Adventures with Test Driven Development
I’ve recently had a chance to use Test Driven Development (TDD) while developing a new piece of software; this is something I’ve been wanting to do for a while but was waiting for the chance to try it out with a completely new project. The work involved wrapping a C library with a C++ wrapper and then wrapping that C++ wrapper with a managed C++ wrapper so I could then use the library in a C# application. I originally planned to use only one C++ wrapper but I couldn’t figure out a way to deal with abstract C structures in managed code so I ended up creating the C++ wrapper to isolate the managed code from those abstract structures.
For those that have not heard of TDD, or can’t remember what it involves, it is essentially a methodology that encourages the use of unit tests and quick iterations to develop software that matches the functionality specified in the unit test. TDD can be thought of as a five stage loop where one complete rotation is one iteration of the software, the five stages are:
- Write a new unit test.
- Run all the unit tests and see if the new test fails.

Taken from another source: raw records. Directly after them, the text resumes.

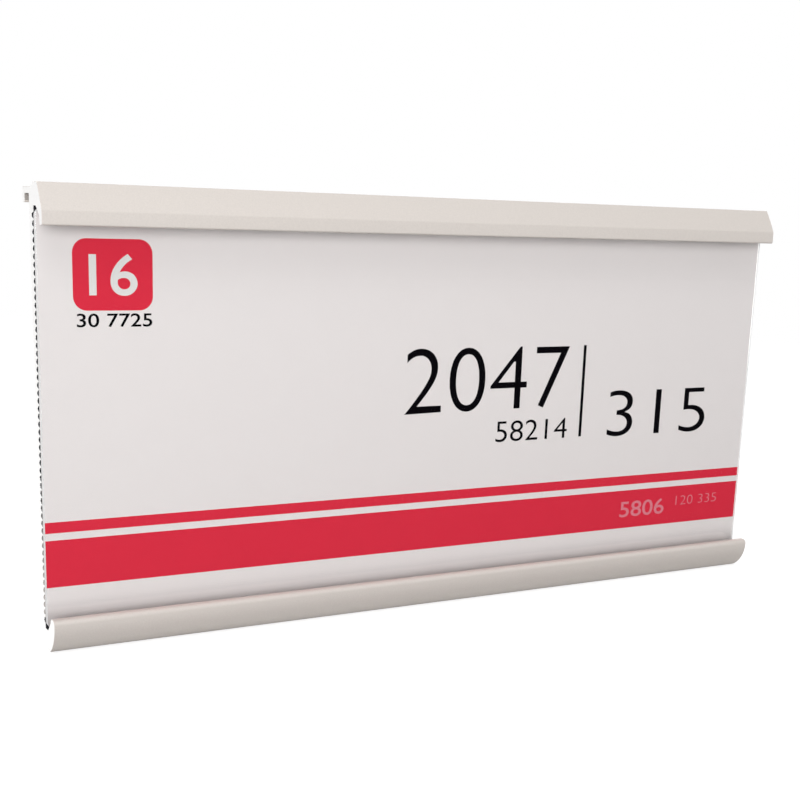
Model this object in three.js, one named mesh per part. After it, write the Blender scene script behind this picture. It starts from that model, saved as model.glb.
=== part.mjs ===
// A cubicle name plate: an extruded aluminium holder that hangs on a partition's rail by a
// hook along its top, with a printed card that slides in from either end behind a clear cover.
// Millimetres. X runs along the plate, the front faces -Y, and Z is up.
// The origin is the middle of the holder's flat back face.
import * as THREE from "three";

// Overall size of the holder
const holderLength = 200;
const holderHeight = 100;

// The wall between the lips: a flat back and a fluted front. A flute tapers to a round bottom.
const wallThickness = 2.0;
const fluteDepth = 1.2;
const flutePitch = 1.67;
const ribWidth = 0.4;
const fluteBottomRadius = 0.5;
const fluteSteps = 6;

// The three sheets of the insert, from the wall to the front
const backingThickness = 0.4;
const cardThickness = 0.3;
const coverThickness = 0.8;
const sheetPlay = 0.05;
const sheetCornerRadius = 1.5;

// The grooves behind the lips: the solid metal over and under them, how much taller they are
// than the sheets, and how near their ends come to the cover
const topRootHeight = 4.8;
const bottomRootHeight = 4.7;
const floorPlay = 0.1;
const roofPlay = 0.4;
const grooveGrip = 0.25;

// Top lip: a slanted face that bulges a little, over an upright band
const topEdgeForward = 1.5;
const topLipForward = 4.8;
const topSlantHeight = 5.75;
const topSlantBulge = 0.15;
const topBandHeight = 2.85;
const topLipWall = 2.1;
const topThroatHeight = 1.8;

// Bottom lip: a blunt tip with round corners, and one round face that sweeps back under it
const bottomEdgeForward = 1.4;
const bottomLipForward = 5.5;
const bottomLipHeight = 8.1;
const bottomLipWall = 3.0;
const bottomTipRadius = 1.1;

// Hook along the back of the top edge
const shoulderDepth = 3.2;
const shoulderRamp = 1.8;
const shoulderDrop = 1.0;
const flangeThickness = 1.4;
const hookChannel = 3.4;
const hookLegThickness = 1.9;
const hookLegDrop = 1.8;

// Small radii on the extrusion's outer corners
const cornerRadius = 0.4;
const cornerSteps = 3;
const curveSteps = 8;

// Places worked out from the sizes above. y is the depth, with the back face at 0.
const ribY = -(wallThickness + fluteDepth);
const backingY = ribY - sheetPlay;
const cardY = backingY - backingThickness - sheetPlay;
const coverY = cardY - cardThickness - sheetPlay;
const faceY = coverY - coverThickness;
const topZ = holderHeight / 2;
const bottomZ = -holderHeight / 2;
const floorZ = bottomZ + bottomRootHeight;
const roofZ = topZ - topRootHeight;
const sheetHeight = roofZ - roofPlay - floorZ - floorPlay;
const sheetMiddleZ = floorZ + floorPlay + sheetHeight / 2;

// Points along an arc in the section, angles in degrees from +y towards +z
function arcPoints(centreY, centreZ, radius, startAngle, endAngle, steps) {
  const points = [];
  for (let i = 0; i <= steps; i++) {
    const angle = THREE.MathUtils.degToRad(startAngle + ((endAngle - startAngle) * i) / steps);
    points.push([centreY + radius * Math.cos(angle), centreZ + radius * Math.sin(angle)]);
  }
  return points;
}

// Points from one end to the other of a bulging face. The bulge is the rise at its middle,
// to the left of the way from start to end.
function bulgePoints(start, end, bulge) {
  const a = new THREE.Vector2(...start);
  const b = new THREE.Vector2(...end);
  const along = b.clone().sub(a).normalize();
  const middle = a.clone().add(b).multiplyScalar(0.5);
  const control = middle.add(new THREE.Vector2(-along.y, along.x).multiplyScalar(2 * bulge));
  const curve = new THREE.QuadraticBezierCurve(a, control, b);
  return curve.getPoints(curveSteps).map((p) => [p.x, p.y]);
}

// The top lip and the shoulder over the wall, from the groove's roof out to the flange
function topLipOutline() {
  const frontY = faceY - topLipForward;
  const innerY = frontY + topLipWall;
  const lipZ = topZ - topSlantHeight - topBandHeight;
  const creaseZ = topZ - topSlantHeight;
  const edgeY = faceY - topEdgeForward;
  return [
    [faceY - grooveGrip, roofZ],
    [innerY, roofZ - topThroatHeight],
    ...arcPoints(innerY - cornerRadius, lipZ + cornerRadius, cornerRadius, 0, -90, cornerSteps),
    ...arcPoints(frontY + cornerRadius, lipZ + cornerRadius, cornerRadius, 270, 180, cornerSteps),
    ...bulgePoints([frontY, creaseZ], [edgeY, topZ], topSlantBulge),
    [edgeY + shoulderDepth, topZ],
  ];
}

// The hook: back along the flange, down the leg, and up the channel to the wall's back face
function hookOutline() {
  const rampY = faceY - topEdgeForward + shoulderDepth;
  const flangeZ = topZ - shoulderDrop;
  const legY = hookChannel + hookLegThickness;
  const channelZ = flangeZ - flangeThickness;
  const legZ = channelZ - hookLegDrop;
  return [
    [rampY + shoulderRamp, flangeZ],
    ...arcPoints(legY - cornerRadius, flangeZ - cornerRadius, cornerRadius, 90, 0, cornerSteps),
    ...arcPoints(legY - cornerRadius, legZ + cornerRadius, cornerRadius, 0, -90, cornerSteps),
    ...arcPoints(hookChannel + cornerRadius, legZ + cornerRadius, cornerRadius, 270, 180, cornerSteps),
    [hookChannel, channelZ],
    [0, channelZ],
  ];
}

// The bottom lip, from the wall's back face round under it and into the groove. The sweep's
// radius is the one that meets the upright below the tip without a crease.
function bottomLipOutline() {
  const frontY = faceY - bottomLipForward;
  const backY = frontY + bottomLipWall;
  const tipZ = bottomZ + bottomLipHeight - bottomTipRadius;
  const sweepDepth = bottomLipForward - bottomEdgeForward;
  const sweepHeight = tipZ - bottomZ;
  const sweepRadius = (sweepDepth ** 2 + sweepHeight ** 2) / (2 * sweepDepth);
  const sweepAngle = THREE.MathUtils.radToDeg(Math.atan2(sweepHeight, sweepRadius - sweepDepth));
  return [
    ...arcPoints(-cornerRadius, bottomZ + cornerRadius, cornerRadius, 0, -90, cornerSteps),
    ...arcPoints(frontY + sweepRadius, tipZ, sweepRadius, 180 + sweepAngle, 180, curveSteps),
    ...arcPoints(frontY + bottomTipRadius, tipZ, bottomTipRadius, 180, 90, cornerSteps).slice(1),
    ...arcPoints(backY - bottomTipRadius, tipZ, bottomTipRadius, 90, 0, cornerSteps),
    [faceY - grooveGrip, floorZ],
  ];
}

// The fluted front of the wall, from the groove's floor up to its roof
function fluteOutline() {
  const halfMouth = (flutePitch - ribWidth) / 2;
  const fluteCount = Math.floor((roofZ - floorZ - ribWidth) / flutePitch);
  const lowestZ = (floorZ + roofZ - (fluteCount - 1) * flutePitch) / 2;
  const bottomY = ribY + fluteDepth - fluteBottomRadius;
  const points = [[ribY, floorZ]];
  for (let i = 0; i < fluteCount; i++) {
    const z = lowestZ + i * flutePitch;
    points.push(
      [ribY, z - halfMouth],
      ...arcPoints(bottomY, z, fluteBottomRadius, -90, 90, fluteSteps),
      [ribY, z + halfMouth],
    );
  }
  points.push([ribY, roofZ]);
  return points;
}

// Extrudes a shape drawn in depth (y) and height (z) along X, centred on the plate's middle
function extrudeAlongX(points, length) {
  const shape = new THREE.Shape(points.map(([y, z]) => new THREE.Vector2(y, z)));
  const geometry = new THREE.ExtrudeGeometry(shape, { depth: length, bevelEnabled: false });
  geometry.translate(0, 0, -length / 2);
  const axes = new THREE.Matrix4().makeBasis(
    new THREE.Vector3(0, 1, 0),
    new THREE.Vector3(0, 0, 1),
    new THREE.Vector3(1, 0, 0),
  );
  return geometry.applyMatrix4(axes);
}

// A flat sheet with round corners. Its back face is at backY, and it stands on the groove's floor.
function sheetGeometry(backY, thickness, cornerRound) {
  const w = holderLength / 2;
  const h = sheetHeight / 2;
  const r = cornerRound;
  const corners = [
    ...arcPoints(w - r, h - r, r, 0, 90, cornerSteps),
    ...arcPoints(-w + r, h - r, r, 90, 180, cornerSteps),
    ...arcPoints(-w + r, -h + r, r, 180, 270, cornerSteps),
    ...arcPoints(w - r, -h + r, r, 270, 360, cornerSteps),
  ];
  const shape = new THREE.Shape(corners.map(([x, z]) => new THREE.Vector2(x, z)));
  const geometry = new THREE.ExtrudeGeometry(shape, { depth: thickness, bevelEnabled: false });
  geometry.rotateX(Math.PI / 2);
  geometry.translate(0, backY, sheetMiddleZ);
  return geometry;
}

const anodised = new THREE.MeshStandardMaterial({ color: 0xd8d3cd, roughness: 0.42, metalness: 0.85 });
const clearPlastic = new THREE.MeshStandardMaterial({
  color: 0xf6f8f8,
  roughness: 0.06,
  metalness: 0,
  transparent: true,
  opacity: 0.25,
});
const whiteCard = new THREE.MeshStandardMaterial({ color: 0xece8e5, roughness: 0.6, metalness: 0 });
const backingPlastic = new THREE.MeshStandardMaterial({ color: 0xdfe2e2, roughness: 0.5, metalness: 0 });

const plate = new THREE.Group();

function addPiece(name, geometry, material) {
  const mesh = new THREE.Mesh(geometry, material);
  mesh.name = name;
  plate.add(mesh);
}

const section = [...topLipOutline(), ...hookOutline(), ...bottomLipOutline(), ...fluteOutline()];
addPiece("holder_profile", extrudeAlongX(section, holderLength), anodised);
addPiece("backing_sheet", sheetGeometry(backingY, backingThickness, sheetCornerRadius), backingPlastic);
addPiece("printed_card", sheetGeometry(cardY, cardThickness, sheetCornerRadius), whiteCard);
addPiece("clear_cover", sheetGeometry(coverY, coverThickness, sheetCornerRadius), clearPlastic);

export default plate;
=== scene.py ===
# %% [markdown]
# # A cubicle name plate
#
# The plate is one length of aluminium extrusion with a lip along its top and its bottom. Three
# sheets slide in behind the lips: a stiff backing, a printed card and a clear cover. A frame
# already holds each of them as a plain solid of the right size. This script dresses that
# frame: it builds a finer mesh for every piece in the same place, and gives each one its finish.

# %% Load the frame
import math

import bmesh
import bpy
from mathutils import Matrix, Vector


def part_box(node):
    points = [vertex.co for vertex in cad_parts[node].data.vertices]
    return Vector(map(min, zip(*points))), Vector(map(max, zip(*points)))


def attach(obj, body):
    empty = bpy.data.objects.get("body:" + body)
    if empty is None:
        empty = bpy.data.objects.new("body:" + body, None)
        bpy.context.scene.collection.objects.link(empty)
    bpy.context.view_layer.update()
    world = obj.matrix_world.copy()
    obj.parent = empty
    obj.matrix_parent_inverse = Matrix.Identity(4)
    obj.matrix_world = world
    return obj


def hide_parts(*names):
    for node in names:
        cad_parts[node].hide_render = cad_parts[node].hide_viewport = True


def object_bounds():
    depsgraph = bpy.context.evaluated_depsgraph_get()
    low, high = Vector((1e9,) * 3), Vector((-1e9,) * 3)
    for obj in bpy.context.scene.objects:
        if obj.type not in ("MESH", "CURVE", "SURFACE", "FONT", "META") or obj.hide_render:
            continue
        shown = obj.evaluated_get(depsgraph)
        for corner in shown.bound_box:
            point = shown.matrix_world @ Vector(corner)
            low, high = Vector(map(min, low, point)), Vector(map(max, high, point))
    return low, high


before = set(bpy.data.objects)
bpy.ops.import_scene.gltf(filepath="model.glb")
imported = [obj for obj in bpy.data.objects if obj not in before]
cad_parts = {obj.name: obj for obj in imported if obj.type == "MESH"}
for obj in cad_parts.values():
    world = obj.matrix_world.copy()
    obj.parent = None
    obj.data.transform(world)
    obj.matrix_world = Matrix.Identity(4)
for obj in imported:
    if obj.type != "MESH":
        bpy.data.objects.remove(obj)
cad_low, cad_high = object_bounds()
print("frame", [round(v, 4) for v in cad_low], "to", [round(v, 4) for v in cad_high])

# %% [markdown]
# Blender measures in metres, but a part this small is easier to think about in millimetres.
# Every size below is written in millimetres and turned into metres where a mesh is made.
# Colours are easier to read as a screen shows them, from 0 to 255, so one helper turns those
# into the linear numbers that Blender's sockets take.

# %% Units, colours and objects
MM = 0.001
WELD = 1e-7
WHITE = (1, 1, 1, 1)


def in_mm(node):
    low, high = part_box(node)
    return low / MM, high / MM


def grey(level):
    return (level, level, level, 1)


def screen_colour(red, green, blue):
    channels = []
    for value in (red, green, blue):
        share = value / 255
        channels.append(share / 12.92 if share <= 0.04045 else ((share + 0.055) / 1.055) ** 2.4)
    return (*channels, 1.0)


def new_object(name, data):
    """Puts a mesh, a text, a lamp or a camera into the scene."""
    obj = bpy.data.objects.new(name, data)
    bpy.context.scene.collection.objects.link(obj)
    return obj


holder_low, holder_high = in_mm("holder_profile")
backing_back_y = in_mm("backing_sheet")[1].y
cover_low, cover_high = in_mm("clear_cover")
SHEET_PLAY = 0.05
holder_rib_y = backing_back_y + SHEET_PLAY
holder_length = holder_high.x - holder_low.x
print("holder", round(holder_length, 2), "mm long and", round(holder_high.z - holder_low.z, 2), "mm tall")

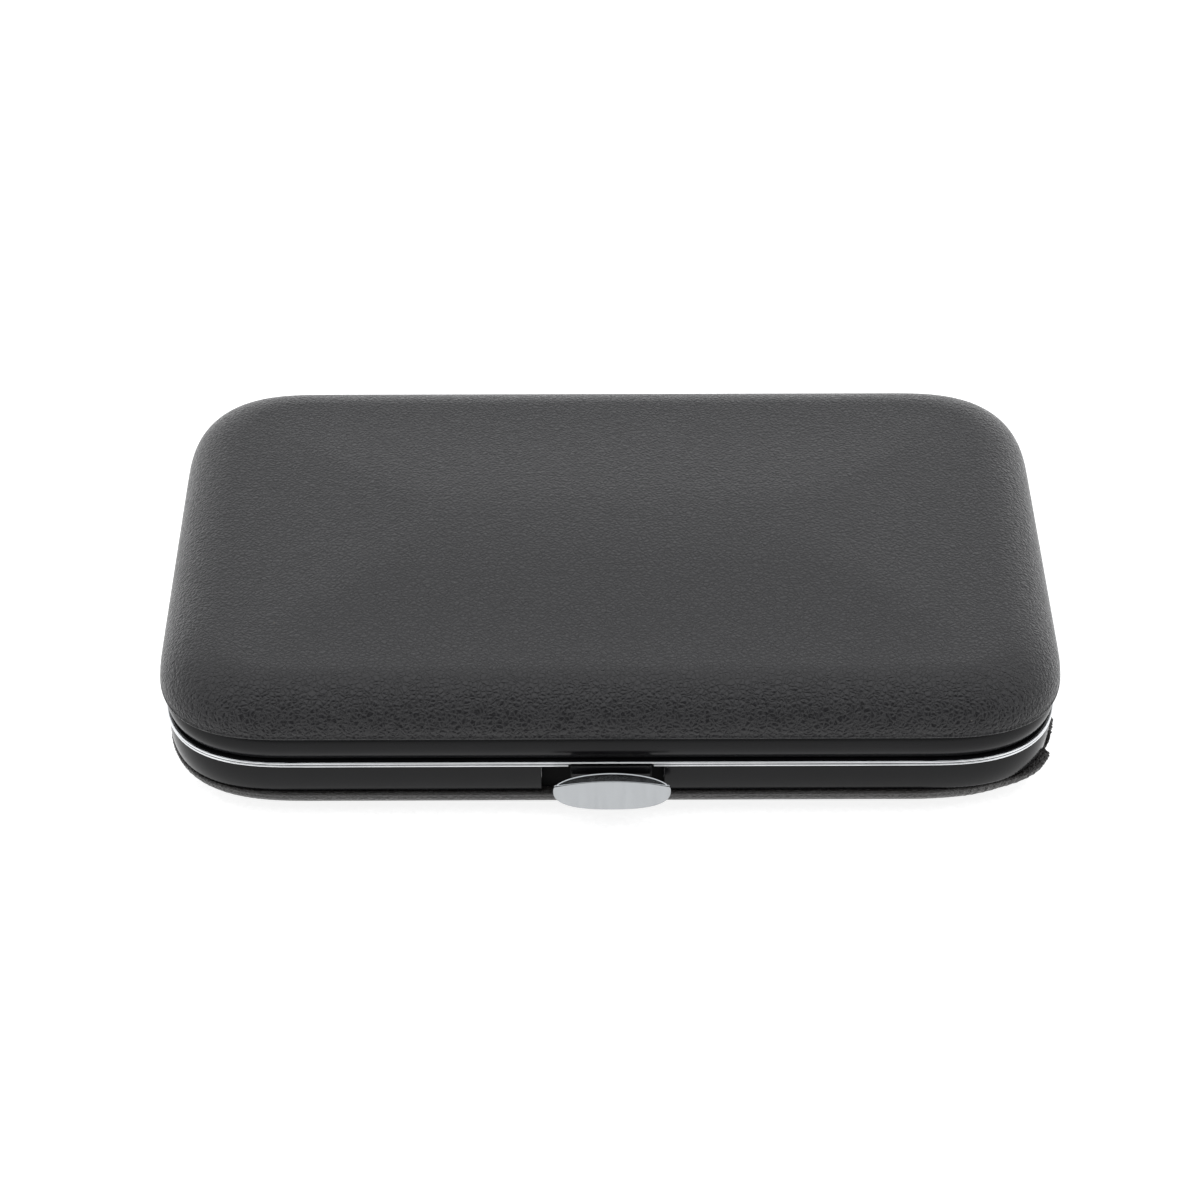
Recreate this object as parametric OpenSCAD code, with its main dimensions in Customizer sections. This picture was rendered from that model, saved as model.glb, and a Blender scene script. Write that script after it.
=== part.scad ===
// Framed manicure case: a padded clamshell with a chrome rim, a black band,
// a press plate latch and small tools held under loops inside.
// Millimetres. Z up, the case rests on z = 0, the latch faces -Y,
// the hinge runs along X at +Y. Drawn closed.

/* [Case] */
// Width over the leather
case_w = 118; // [108:1:130]
// Depth over the leather
case_d = 76; // [72:1:84]
// Size of the rounded corners seen from above
corner_r = 19.5; // [16:0.5:24]
// Squareness of the corner curve, 2 is a circle
corner_pw = 2.9; // [2.2:0.1:3.2]
// Height of the base up to the parting line
base_h = 9.3; // [9.2:0.1:11]
// Height of the pad on the lid, from its edge to the flat of the top
pad_rise = 6.5; // [5:0.1:8]
// How far the rounding of the lid pad reaches in from its edge
pad_inset = 8; // [5:0.5:12]
// Extra bulge in the middle of the lid pad
pad_crown = 1.3; // [0:0.1:2]
// How far the rounding of the base pad reaches in from its edge
sole_inset = 10.5; // [10.5:0.5:18]

/* [Skin and rim] */
// Thickness of the leather
leather_t = 0.8; // [0.6:0.1:1]
// Thickness of the stiff boards under the pads
board_t = 1.2; // [1:0.1:1.4]
// Height of the band between rim and leather
band_h = 4.0; // [3.8:0.1:4.6]
// How far the lid band stands in from the leather edge, at its top
band_in = 0.55; // [0.5:0.05:0.8]
// How far the lid band stands in from the leather edge, at its foot
band_foot = 1.35; // [1.2:0.05:1.6]
// How far the base band stands in from the leather edge of the lid
band_in_b = 0.85; // [0.8:0.05:1.1]
// How far the base leather stands in from that of the lid
base_set = 0.8; // [0.6:0.1:1]
// How far the chrome lip stands in from the leather edge
lip_in = 0.6; // [0.4:0.1:0.9]
// Thickness of the rim sheet
sheet_t = 0.3; // [0.2:0.05:0.4]

/* [Hinge and latch] */
// Radius of the hinge barrel
barrel_r = 1.0; // [0.9:0.05:1.1]
// Radius of the hinge pin
pin_r = 0.5; // [0.4:0.05:0.55]
// Width of the oval press plate
plate_w = 15.1; // [13:0.1:15.5]
// Height of the press plate below its fold
plate_h = 4.1; // [3.6:0.05:4.3]
// Depth of the press plate's top, folded back to the case
plate_top = 1.43; // [1.3:0.01:1.5]
// Backward lean of the press plate, degrees
plate_tilt = 12; // [10:1:18]
// Backward lean of its folded top, degrees
fold_tilt = 78; // [74:1:82]
// Width of the tongue behind the press plate
tongue_w = 10.4; // [9:0.1:11.4]

/* [Tools] */
// Inner radius of the scissor finger rings
ring_ri = 8.6; // [7.5:0.1:9]
// Length of the nail file
file_l = 92; // [80:1:94]
// Length of the cuticle pusher
pusher_l = 86; // [70:1:90]

/* [Hidden] */

$fn = 48;
e = 0.02;                      // air between pieces that lie on each other
zp = base_h;                   // parting line
gap = 0.06;                    // half the gap between the two lips
ze_t = zp + band_h + 0.4;      // leather edge of the lid
ze_b = zp - band_h - 0.8;      // leather edge of the base
hx = case_w / 2;
hy = case_d / 2;
wall_o = 2.45;                 // rim wall, distance in from the leather edge
wall_i = 3.0;
fl_i = 5.2;                    // inner edge of the rim flange
yh = hy - 0.1;                 // hinge line
bore_r = pin_r + 0.04;
lid_fl = ze_t - e - 0.38;      // underside of the lid flange
base_fl = ze_b + e + 0.38;     // top of the base flange
lining_t = 0.38;
lid_in = lid_fl - e - lining_t;     // ceiling of the inside
base_in = base_fl + e + lining_t;   // floor lining
card_z = base_in + e;
card_top = card_z + 0.6;

black = [0.04, 0.04, 0.045];
leather_c = [0.09, 0.09, 0.095];
chrome_c = [0.78, 0.78, 0.8];
steel_c = [0.62, 0.63, 0.65];
lining_c = [0.32, 0.05, 0.07];
foam_c = [0.85, 0.83, 0.75];
card_c = [0.5, 0.45, 0.36];

// ---------- outline of the case seen from above, stepped in by s ----------
cs = 9;
function corner_pt(cx, cy, r, t, q) =
  let (c = pow(max(cos(t), 0), 2 / corner_pw) * r, s = pow(max(sin(t), 0), 2 / corner_pw) * r)
  q == 0 ? [cx + c, cy + s] : q == 1 ? [-cx - s, cy + c] :
  q == 2 ? [-cx - c, -cy - s] : [cx + s, -cy - c];
function outline_pts(s) =
  let (r = max(corner_r - s, 4), cx = hx - s - r, cy = hy - s - r)
  [for (q = [0:3]) for (i = [0:cs]) corner_pt(cx, cy, r, 90 * i / cs, q)];

module outline(s) polygon(outline_pts(s));
module slab(s, z, h) translate([0, 0, z]) linear_extrude(height = h) outline(s);
module ring(so, si, z, h)
  translate([0, 0, z]) linear_extrude(height = h) difference() { outline(so); outline(si); }

// padded shape: rises from ze by rise towards d (1 up, -1 down),
// its side curving in by inset
module dome(d, s, ze, rise, inset, crown, t0, low) hull() {
  if (low > 0) slab(s + 0.3, ze - d * low - 0.005, 0.01);
  for (k = [0:7]) let (t = t0 + (90 - t0) * k / 7)
    slab(s + inset * (1 - cos(t)), ze + d * (rise * sin(t) - 0.005) - 0.005, 0.01);
  if (crown > 0) {
    slab(s + inset + 7, ze + d * (rise + crown * 0.62 - 0.005) - 0.005, 0.01);
    slab(s + inset + 14, ze + d * (rise + crown * 0.9 - 0.005) - 0.005, 0.01);
    slab(s + inset + 21, ze + d * (rise + crown - 0.005) - 0.005, 0.01);
  }
}
module below(z) translate([0, 0, z]) mirror([0, 0, 1]) children();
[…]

- Write the minimum amount of code to make the test pass.
- Run the unit tests and see the test pass.
- Refactor were necessary to remove duplication.
This sounds simple and it really is; the core of the idea is that the test in step one is effectively specifying some new functionality, which we then test and if the test fails, implement in the simplest manner possible in step three. This is followed by making sure all the new tests plus older tests still succeed in step four, and then in step five we refactor the program as required to remove duplication.
I’ve always like the idea of unit testing software as it seemed to me it would make regressing testing very easy and gives the developers more confidence in the quality of their software, as well as making refactoring a lot easier as the unit tests provide a simple and easy way to test to see if the refactoring caused any unexpected breakages. All these benefits observed during my trial use of TDD, plus one unexpected benefit, made me think a lot more about my program composition and my interfaces. This proved an unexpected bonus and was mostly born from a desire to make it easier to test my classes and methods.
One of the most common arguments I heard against unit testing is that it costs more time than it would to not write the tests; this is simply not true as this chart highlights. Writing tests for TDD may take longer to do than implementing the same solution without tests but the cost of fixing the bugs are moved forward in time with TDD which makes them a lot cheaper to fix, as the closer in time the detection and correction of a bug the quicker (and hence cheaper) the fix. So the assertion that unit tests mean ‘X% less features’ is simply wrong; unit tests mean more features as they make bugs cheaper to fix. This does not mean TDD and unit testing is not without flaws. I’ve yet to hear of an easy or simple way to unit test Graphical User Interfaces (GUI) as well as we can currently test source code.
In summary I’d recommend you give TDD a try if you haven’t already and if you’re using a .Net language I’d recommend NUnit as your unit testing framework.